From Code Girls, by Liza Mundy (Hachette, 2017), Kindle pp. 207-209:
Unlike the Navy operation, the Army’s code-breaking operation at Arlington Hall was polyglot, open-minded, and nonhierarchical. Anybody could be in charge of anything. There was a wide assortment of ages and backgrounds working at its wooden tables. Bespectacled middle-aged men labored alongside pin-curled young women with names like Emerald and Velvet. Which is not to say that there wasn’t sexist condescension: One of the bookish men, a New York editor named William Smith, referred to Arlington Hall’s contingent of female southern workers as the “Jewels.” It was a lofty and rather snide reference to the number of women working there whose parents had seen fit to name them after precious stones. He wasn’t wrong: In addition to a profusion of Opals and Pearls, the workforce included a real Jewel—Jewel Hogan—who worked in the machine section. And there was Jeuel Bannister, the band director recruited out of South Carolina.
At Arlington Hall there also were “BIJs,” or born-in-Japans, the term for people who grew up in missionary families and worked in the translating section. There was the actor Tony Randall—later famous as Felix Unger in The Odd Couple—clowning around (at one point he danced on a table) as he waited for the intelligence summary to be taken to the Pentagon. There was an extended group of siblings and cousins—the Erskines—who had relocated as a family unit from Ohio. There was Sumner Redstone, the future billionaire media magnate, now a young officer in the translating unit. There was Julia Ward, former dean of students at Bryn Mawr, czar of a well-run library unit. There were nannies, beauticians, secretaries, restaurant hostesses. Josephine Palumbo at eighteen was virtually running the personnel unit, plucked out of McKinley High School in Washington. Tiny Jo Palumbo, daughter of an Italian immigrant laborer, was the person who swore in newcomers, and the sight of her administering the grave secrecy oath had inspired one code breaker to write a lyrical poem in her honor.
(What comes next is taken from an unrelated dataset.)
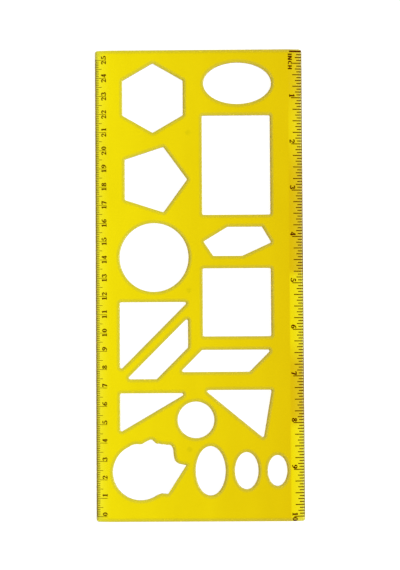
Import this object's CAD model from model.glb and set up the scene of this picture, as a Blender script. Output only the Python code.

Unlike the Navy, Arlington Hall also had an African American code-breaking unit. This was not so much because the place was unusually liberal-minded, but rather because Eleanor Roosevelt—or somebody at the top—had declared that 12 to 15 percent of the Arlington Hall workforce should be black. It was poor recompense for the fact that many of Arlington’s black residents had been pushed out of their homes by the construction of the Pentagon and other military edifices, but work was welcome and this was better than nothing. Arlington Hall’s African American workers had to take segregated transport to get there, and many, even those who were college graduates, were given menial jobs as janitors and messengers. But there also was a special code-breaking unit whose existence was unknown to many of the white workers. The African American unit monitored the enciphered communications of companies and banks to see what was being transmitted in the global private sector and who was doing business with Hitler or Mitsubishi. They kept a library of 150 systems, with careful files of addresses and characteristics of all the world’s main commercial codes. There was no shortage of qualified people to staff it: Despite its segregated school system and the inequality of resources that accompanied segregation, the city of Washington had a number of highly regarded black public schools, as well as Howard, one of the country’s premier historically black universities. One of the team members, Annie Briggs, started out as a secretary and rose to head the production unit. Another, Ethel Just, led the expert translators. The team was led by a black man, William Coffee, who studied English at Knoxville College in Tennessee, started out as a janitor and waiter at Arlington Hall, and rose to this position.
In short, in its eclecticism and, often, its eccentricity, the atmosphere at Arlington Hall was unlike anything the U.S. military had ever produced.